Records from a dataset
^^^^^^^^^^^^^^^^
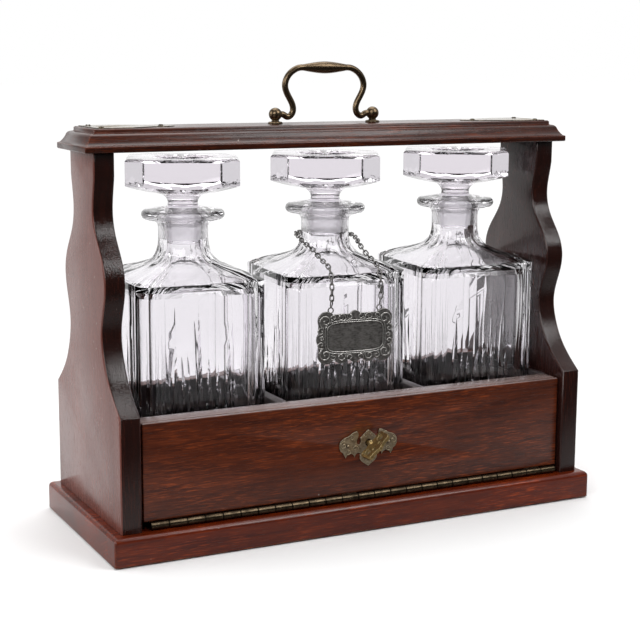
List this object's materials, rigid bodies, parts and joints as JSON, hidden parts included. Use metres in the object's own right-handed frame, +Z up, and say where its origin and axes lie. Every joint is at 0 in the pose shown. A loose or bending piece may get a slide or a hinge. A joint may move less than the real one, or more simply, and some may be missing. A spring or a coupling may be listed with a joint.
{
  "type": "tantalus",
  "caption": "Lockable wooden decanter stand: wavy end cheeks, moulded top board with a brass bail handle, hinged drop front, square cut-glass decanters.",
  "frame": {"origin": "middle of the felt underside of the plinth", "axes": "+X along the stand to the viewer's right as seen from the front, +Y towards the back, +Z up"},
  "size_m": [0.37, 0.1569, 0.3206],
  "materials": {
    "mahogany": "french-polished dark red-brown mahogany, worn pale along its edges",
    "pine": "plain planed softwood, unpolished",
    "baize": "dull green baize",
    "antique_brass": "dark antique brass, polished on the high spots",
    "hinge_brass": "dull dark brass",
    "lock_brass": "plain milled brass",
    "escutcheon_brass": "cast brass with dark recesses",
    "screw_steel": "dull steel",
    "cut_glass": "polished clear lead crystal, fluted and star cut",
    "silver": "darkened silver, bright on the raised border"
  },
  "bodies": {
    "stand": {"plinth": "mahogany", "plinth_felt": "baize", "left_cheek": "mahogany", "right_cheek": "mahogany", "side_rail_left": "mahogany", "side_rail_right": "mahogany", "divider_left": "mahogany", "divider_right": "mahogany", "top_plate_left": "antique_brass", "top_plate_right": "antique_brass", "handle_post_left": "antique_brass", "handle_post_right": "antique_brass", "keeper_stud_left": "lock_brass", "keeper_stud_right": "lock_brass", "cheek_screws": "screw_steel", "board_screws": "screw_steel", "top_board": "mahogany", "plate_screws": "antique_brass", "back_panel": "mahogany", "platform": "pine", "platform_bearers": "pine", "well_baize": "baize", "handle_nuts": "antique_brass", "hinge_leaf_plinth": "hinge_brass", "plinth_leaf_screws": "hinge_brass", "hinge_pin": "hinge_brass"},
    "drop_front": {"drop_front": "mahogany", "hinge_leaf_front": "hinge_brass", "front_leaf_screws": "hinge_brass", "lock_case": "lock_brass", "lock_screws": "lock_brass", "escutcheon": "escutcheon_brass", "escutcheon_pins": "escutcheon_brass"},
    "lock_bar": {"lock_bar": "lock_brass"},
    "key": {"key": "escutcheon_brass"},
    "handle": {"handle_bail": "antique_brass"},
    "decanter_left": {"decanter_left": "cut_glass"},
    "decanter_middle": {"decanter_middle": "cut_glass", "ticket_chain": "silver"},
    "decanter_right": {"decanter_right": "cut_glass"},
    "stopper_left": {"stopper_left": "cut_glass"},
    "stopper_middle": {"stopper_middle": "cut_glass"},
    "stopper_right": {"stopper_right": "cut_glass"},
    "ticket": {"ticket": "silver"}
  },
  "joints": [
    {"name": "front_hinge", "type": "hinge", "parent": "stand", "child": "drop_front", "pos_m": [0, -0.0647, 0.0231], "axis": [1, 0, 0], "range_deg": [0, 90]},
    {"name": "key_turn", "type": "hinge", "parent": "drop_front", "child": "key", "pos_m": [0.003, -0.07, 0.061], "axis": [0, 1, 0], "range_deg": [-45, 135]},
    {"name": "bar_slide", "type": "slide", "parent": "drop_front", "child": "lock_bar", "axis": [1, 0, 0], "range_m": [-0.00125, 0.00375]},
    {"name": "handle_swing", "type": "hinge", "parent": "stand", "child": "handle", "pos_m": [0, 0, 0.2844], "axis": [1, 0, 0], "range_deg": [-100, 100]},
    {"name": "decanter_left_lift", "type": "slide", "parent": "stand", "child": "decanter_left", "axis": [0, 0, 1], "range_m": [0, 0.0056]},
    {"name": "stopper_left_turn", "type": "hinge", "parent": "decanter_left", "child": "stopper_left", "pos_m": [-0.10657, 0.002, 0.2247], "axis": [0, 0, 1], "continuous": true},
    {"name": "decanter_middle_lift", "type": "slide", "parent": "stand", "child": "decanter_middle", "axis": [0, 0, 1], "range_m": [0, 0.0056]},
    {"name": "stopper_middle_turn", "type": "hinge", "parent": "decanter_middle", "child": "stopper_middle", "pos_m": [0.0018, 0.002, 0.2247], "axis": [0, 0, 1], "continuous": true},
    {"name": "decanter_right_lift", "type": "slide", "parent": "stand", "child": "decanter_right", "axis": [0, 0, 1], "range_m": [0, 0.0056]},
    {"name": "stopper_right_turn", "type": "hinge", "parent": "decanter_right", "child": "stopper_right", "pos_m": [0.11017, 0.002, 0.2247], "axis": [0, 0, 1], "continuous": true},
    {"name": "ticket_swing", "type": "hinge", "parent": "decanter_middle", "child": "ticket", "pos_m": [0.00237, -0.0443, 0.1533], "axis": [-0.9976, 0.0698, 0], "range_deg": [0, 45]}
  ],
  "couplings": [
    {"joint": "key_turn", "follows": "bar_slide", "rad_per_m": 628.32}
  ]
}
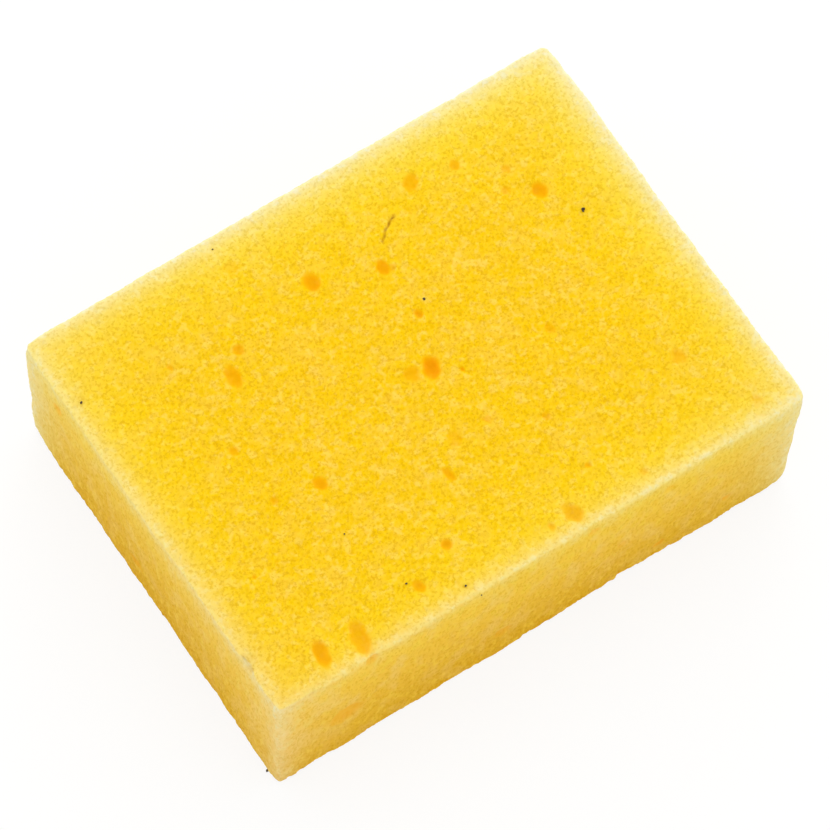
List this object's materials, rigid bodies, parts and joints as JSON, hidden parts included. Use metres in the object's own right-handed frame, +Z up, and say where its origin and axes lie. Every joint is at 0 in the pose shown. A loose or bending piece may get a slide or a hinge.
^^^^^^^^^^^^^^^^
### TASK REQUIREMENTS
Write out every record verbatim.

### ANSWER TO THIS EXERCISE
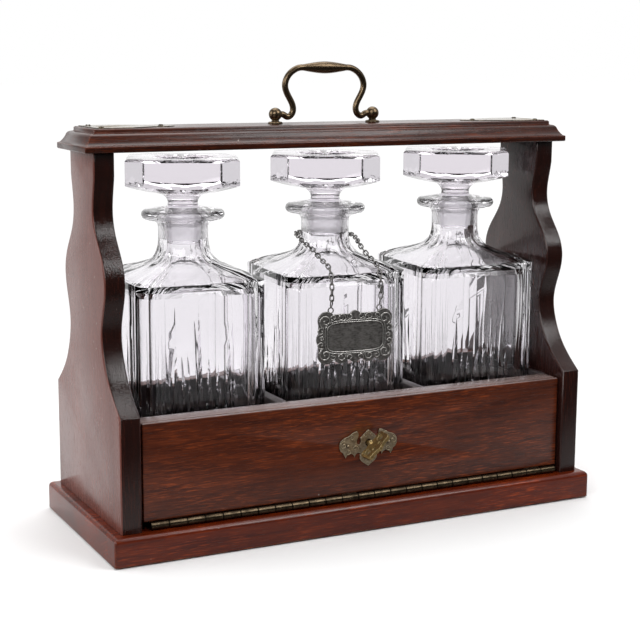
List this object's materials, rigid bodies, parts and joints as JSON, hidden parts included. Use metres in the object's own right-handed frame, +Z up, and say where its origin and axes lie. Every joint is at 0 in the pose shown. A loose or bending piece may get a slide or a hinge. A joint may move less than the real one, or more simply, and some may be missing. A spring or a coupling may be listed with a joint.
{
  "type": "tantalus",
  "caption": "Lockable wooden decanter stand: wavy end cheeks, moulded top board with a brass bail handle, hinged drop front, square cut-glass decanters.",
  "frame": {"origin": "middle of the felt underside of the plinth", "axes": "+X along the stand to the viewer's right as seen from the front, +Y towards the back, +Z up"},
  "size_m": [0.37, 0.1569, 0.3206],
  "materials": {
    "mahogany": "french-polished dark red-brown mahogany, worn pale along its edges",
    "pine": "plain planed softwood, unpolished",
    "baize": "dull green baize",
    "antique_brass": "dark antique brass, polished on the high spots",
    "hinge_brass": "dull dark brass",
    "lock_brass": "plain milled brass",
    "escutcheon_brass": "cast brass with dark recesses",
    "screw_steel": "dull steel",
    "cut_glass": "polished clear lead crystal, fluted and star cut",
    "silver": "darkened silver, bright on the raised border"
  },
  "bodies": {
    "stand": {"plinth": "mahogany", "plinth_felt": "baize", "left_cheek": "mahogany", "right_cheek": "mahogany", "side_rail_left": "mahogany", "side_rail_right": "mahogany", "divider_left": "mahogany", "divider_right": "mahogany", "top_plate_left": "antique_brass", "top_plate_right": "antique_brass", "handle_post_left": "antique_brass", "handle_post_right": "antique_brass", "keeper_stud_left": "lock_brass", "keeper_stud_right": "lock_brass", "cheek_screws": "screw_steel", "board_screws": "screw_steel", "top_board": "mahogany", "plate_screws": "antique_brass", "back_panel": "mahogany", "platform": "pine", "platform_bearers": "pine", "well_baize": "baize", "handle_nuts": "antique_brass", "hinge_leaf_plinth": "hinge_brass", "plinth_leaf_screws": "hinge_brass", "hinge_pin": "hinge_brass"},
    "drop_front": {"drop_front": "mahogany", "hinge_leaf_front": "hinge_brass", "front_leaf_screws": "hinge_brass", "lock_case": "lock_brass", "lock_screws": "lock_brass", "escutcheon": "escutcheon_brass", "escutcheon_pins": "escutcheon_brass"},
    "lock_bar": {"lock_bar": "lock_brass"},
    "key": {"key": "escutcheon_brass"},
    "handle": {"handle_bail": "antique_brass"},
    "decanter_left": {"decanter_left": "cut_glass"},
    "decanter_middle": {"decanter_middle": "cut_glass", "ticket_chain": "silver"},
    "decanter_right": {"decanter_right": "cut_glass"},
    "stopper_left": {"stopper_left": "cut_glass"},
    "stopper_middle": {"stopper_middle": "cut_glass"},
    "stopper_right": {"stopper_right": "cut_glass"},
    "ticket": {"ticket": "silver"}
  },
  "joints": [
    {"name": "front_hinge", "type": "hinge", "parent": "stand", "child": "drop_front", "pos_m": [0, -0.0647, 0.0231], "axis": [1, 0, 0], "range_deg": [0, 90]},
    {"name": "key_turn", "type": "hinge", "parent": "drop_front", "child": "key", "pos_m": [0.003, -0.07, 0.061], "axis": [0, 1, 0], "range_deg": [-45, 135]},
    {"name": "bar_slide", "type": "slide", "parent": "drop_front", "child": "lock_bar", "axis": [1, 0, 0], "range_m": [-0.00125, 0.00375]},
    {"name": "handle_swing", "type": "hinge", "parent": "stand", "child": "handle", "pos_m": [0, 0, 0.2844], "axis": [1, 0, 0], "range_deg": [-100, 100]},
    {"name": "decanter_left_lift", "type": "slide", "parent": "stand", "child": "decanter_left", "axis": [0, 0, 1], "range_m": [0, 0.0056]},
    {"name": "stopper_left_turn", "type": "hinge", "parent": "decanter_left", "child": "stopper_left", "pos_m": [-0.10657, 0.002, 0.2247], "axis": [0, 0, 1], "continuous": true},
    {"name": "decanter_middle_lift", "type": "slide", "parent": "stand", "child": "decanter_middle", "axis": [0, 0, 1], "range_m": [0, 0.0056]},
    {"name": "stopper_middle_turn", "type": "hinge", "parent": "decanter_middle", "child": "stopper_middle", "pos_m": [0.0018, 0.002, 0.2247], "axis": [0, 0, 1], "continuous": true},
    {"name": "decanter_right_lift", "type": "slide", "parent": "stand", "child": "decanter_right", "axis": [0, 0, 1], "range_m": [0, 0.0056]},
    {"name": "stopper_right_turn", "type": "hinge", "parent": "decanter_right", "child": "stopper_right", "pos_m": [0.11017, 0.002, 0.2247], "axis": [0, 0, 1], "continuous": true},
    {"name": "ticket_swing", "type": "hinge", "parent": "decanter_middle", "child": "ticket", "pos_m": [0.00237, -0.0443, 0.1533], "axis": [-0.9976, 0.0698, 0], "range_deg": [0, 45]}
  ],
  "couplings": [
    {"joint": "key_turn", "follows": "bar_slide", "rad_per_m": 628.32}
  ]
}
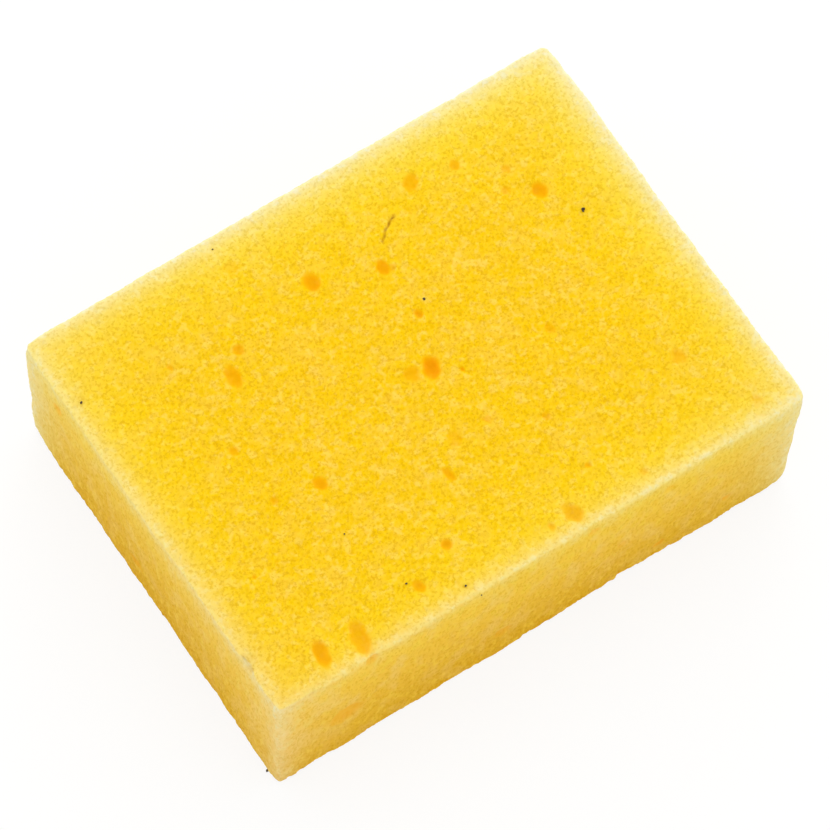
List this object's materials, rigid bodies, parts and joints as JSON, hidden parts included. Use metres in the object's own right-handed frame, +Z up, and say where its origin and axes lie. Every joint is at 0 in the pose shown. A loose or bending piece may get a slide or a hinge.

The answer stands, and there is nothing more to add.